I agree, commoners spent time at the tavern. But "laborers"? I think we need a more precise definition of what that means. There are all sorts of laborers, especially in a world without child labor laws. They're not all going to get paid the same. I prefer to think of 1 sp/day as the bottom scale of the labor market.

What does it take for a laborer to support a family as head of household? Given the amount of labor that it takes just to run a household (spinning cloth, baking the bread, etc.) I think it's reasonable to assume that one of the adults of the household spends at least 1/2 a day at home, more in in a household with infants obviously.
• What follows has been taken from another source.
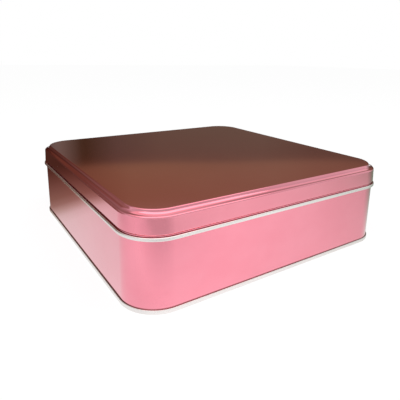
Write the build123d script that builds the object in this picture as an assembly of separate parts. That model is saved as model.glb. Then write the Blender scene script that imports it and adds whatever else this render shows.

It's not unreasonable to assume that a head-of-household laborer would have to earn subsistence wages.

I recently read a ball-park figure from a historian at 8 bushels grain/adult/year. That's just bread consumption assuming a bulk of, but not all, calories come from bread. I'd say another 50% of that value would/could go to clothes, other foodstuffs, etc. Say equivalent of 3 adults/year in a household. 8 bushels grain = about 400 lbs = 400 cp * 150% = 600 cp/year = 50 cp/month per adult. x3 adults = 150 cp/month = about 5 cp/day.

The 1 sp only comes your way on days that you work, so you're not getting 365 sp/year. Also, there are tithes, taxes, fines, etc. And I'm not convinced that 150% grain price is your total living expense.

Basically I think 1 sp/day is ok in an order-of-magnitude way. 2 sp/day wouldn't be bad either. A sword at 15 gp, and many other prices in the 3.5 SRD though, IMO don't stand up to this order of magnitude thought experiment.